Une analyse de la procrastination

Que ce serait-il passé si Emile Zola n’avait pas publié sa tribune « J’accuse » mais « J’accuserai demain » ? Si le héros de la mythologie grecque Sisyphe avait voulu rouler sa pierre plus tard ? Saviez-vous que Léonard de Vinci était certes un génie mais aussi un grand procrastinateur ? Cette « maladie » qui consiste à remettre au lendemain ce qu’on pourrait effectuer le jour même, Guillaume Podrovnik a voulu l’analyser dans un livre mi-drôle mi-sérieux.

On sourit devant un titre bien trouvé, « On verra demain. Excursion en Procrasti-Nation ». L’avantage de ce guide de voyage n’est pas négligeable : « sans test, ni quatorzaine, ni (surtout !) formalités administratives ». Le livre est issu de la série Arte à succès du même nom, sortie en 2019. A l’origine, nous explique l’auteur, il était question de tourner un épisode supplémentaire, autour du sujet bien d’actualité du confinement et de la procrastination. Finalement, c’est dans un livre que Guillaume Podrovnik aborde les thèmes qui n’ont pas pu être développés dans la série.

La Procrasti-Nation, c’est un pays imaginaire où l’on peut se promener (tout doucement) en se repérant « façon Tolkien » à l’aide de cartes. Le port de La Tâche, le littoral du Temps perdu… pas évident de se retrouver dans la forêt broussailleuse de l’Organisation ou au milieu de la jungle de la Souffrance. Chaque lieu, à la manière d’un guide Routard, commence par un tableau du coin et de ses habitants (région, sous-préfecture, population…) Des coutumes loufoques imaginées par l’auteur et accompagnées de dessins de sa main (Guillaume Podrovnik a aussi été dessinateur). Dans les textes eux-mêmes voisinent anecdotes et réflexions relevant de la philosophie, de l’histoire, de l’économie, de la sociologie et de la psychologie.

La procrastination est-elle une maladie de notre temps ou bien un réflexe salutaire face à la surenchère d’occupations dans la société actuelle ? Vaste question, qui mérite d’être creusée. Et sous le ton drôlatique (et sans doute un peu cynique) de l’ouvrage se cache en effet cette interrogation-là.

L’attitude de procrastination serait le symptôme représentatif d’un mal-être de la société actuelle. Le symbole d’un emprisonnement à demi-conscient, que le monde numérique contribue à accroître. La procrastination n’est-elle pas au fond un refuge pour certains ? Ce « cache-misère » pointe surtout le mal-être actuel vécu par beaucoup au travail. La procrastination n’est pas synonyme de décadence, mais plutôt d’un problème de fond de l’organisation de la société du travail. Sous cette fameuse attitude, les procrastinateurs recherchent un cadre de vie général qui ait du sens.
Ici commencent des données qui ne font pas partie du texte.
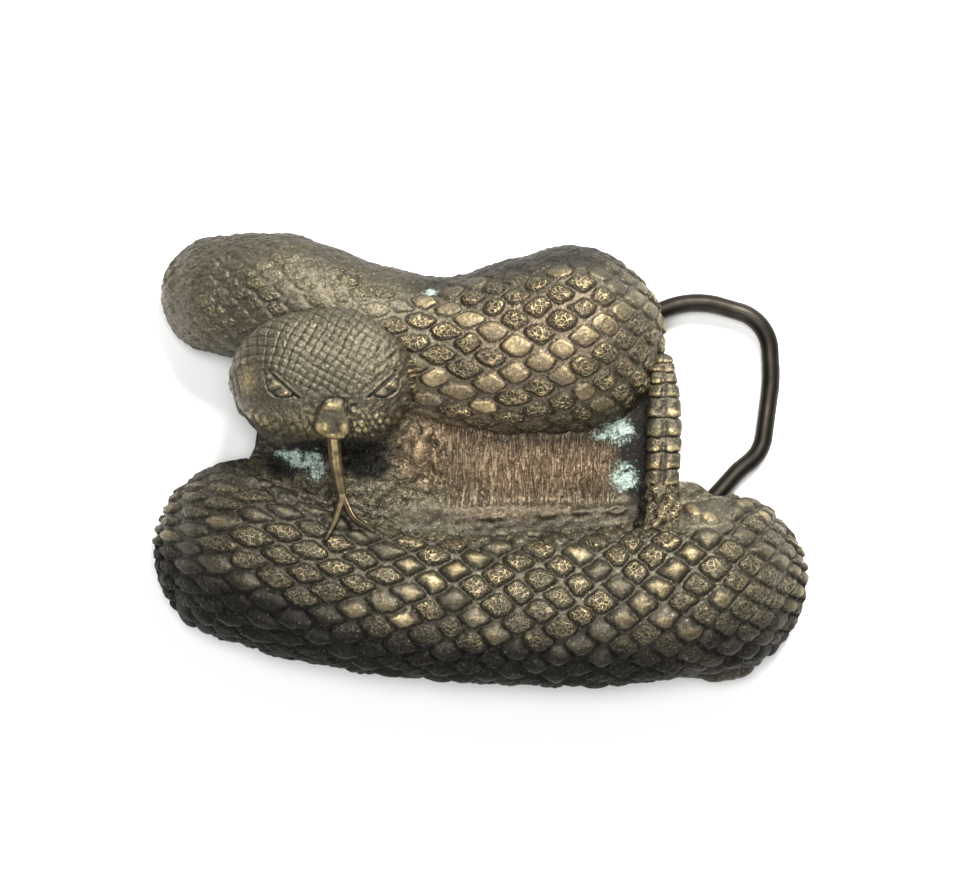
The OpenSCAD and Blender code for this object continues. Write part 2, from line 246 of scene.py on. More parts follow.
def dress(obj, material, body, nodes):
    """Gives a piece its material, its body and the CAD nodes it stands for."""
    obj.data.materials.clear()
    obj.data.materials.append(material)
    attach(obj, body)
    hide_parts(*nodes)


def grid_faces(n, m):
    i, j = np.meshgrid(np.arange(n), np.arange(m), indexing="ij")
    a = i * (m + 1) + j
    return np.stack([a, a + m + 1, a + m + 2, a + 1], -1).reshape(-1, 4)


def round_form(name, table, level, crest, foot, pitch, relief, inset=0.0, rings=None):
    """A closed round body: skin with relief, upright side down to the foot, and a bottom across."""
    # the skin is a grid, and its upright side that many copies of the grid's border, each one lower
    u0 = table[0][0] - (table[0][HALF] - inset) * EDGE
    u1 = table[-1][0] + (table[-1][HALF] - inset) * EDGE
    wide = max(row[HALF] for row in table) - inset
    n, m = int((u1 - u0) / pitch), int(wide * (1 + crest) * EDGE / pitch)
    rings = rings or max(2, int(abs(level - foot) / pitch))
    u, turn = np.meshgrid(np.linspace(u0, u1, n + 1), np.linspace(-EDGE, EDGE, m + 1), indexing="ij")
    grid = np.arange(u.size).reshape(u.shape)
    border = np.concatenate([grid[:, 0], grid[n, 1:], grid[-2::-1, m], grid[0, m - 1 : 0 : -1]])
    count = len(border)
    u, turn = (np.concatenate([part.ravel(), np.tile(part.ravel()[border], rings)]) for part in (u, turn))
    drop = np.concatenate([np.zeros(grid.size), np.repeat(np.arange(1, rings + 1) / rings, count)])
    # the relief is laid over the plain form, measured along its skin
    x, y, _ = skin(table, level, crest, u, turn, inset)
    along, across = unroll(table, u, turn, drop * (level - foot))
    lift, marks = relief(along, across, x, y, drop)
    x, y, rise = skin(table, level, crest, u, turn, inset, lift, drop)
    z = arch(x) + np.where(drop > 0, level - drop * (level - foot), rise)
    faces = grid_faces(n, m).tolist()
    loops = [border] + [grid.size + k * count + np.arange(count) for k in range(rings)]
    for upper, lower in zip(loops, loops[1:]):
        faces += np.stack([upper, lower, np.roll(lower, -1), np.roll(upper, -1)], -1).tolist()
    rim, far = loops[-1].tolist(), 2 * n + m
    faces += [[rim[i + 1], rim[i], rim[far - i], rim[far - i - 1]] for i in range(n)]
    faces.append((rim[far:] + rim[:1])[::-1])
    faces.append(rim[n : n + m + 1][::-1])
    return make_object(name, np.stack([x, y, z], -1), faces, marks)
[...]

On verra demain. Excursion en Procrasti-Nation présente une vision désenchantée du monde actuel ; sans illusions, certes, mais heureusement pas sans enthousiasme ni drôlerie. Ce qui fait l’intérêt du livre.

Et comme la Journée mondiale de la procrastination est le 25 mars, vous êtes en retard… ou en avance sur l’année prochaine.

Jeanne RIVIERE

On verra demain. Excursion en Procrati-Nation, Guillaume Podrovnik, Hachette pratiques/Arte éditions, 240 pages, 17,90€, avril 2021.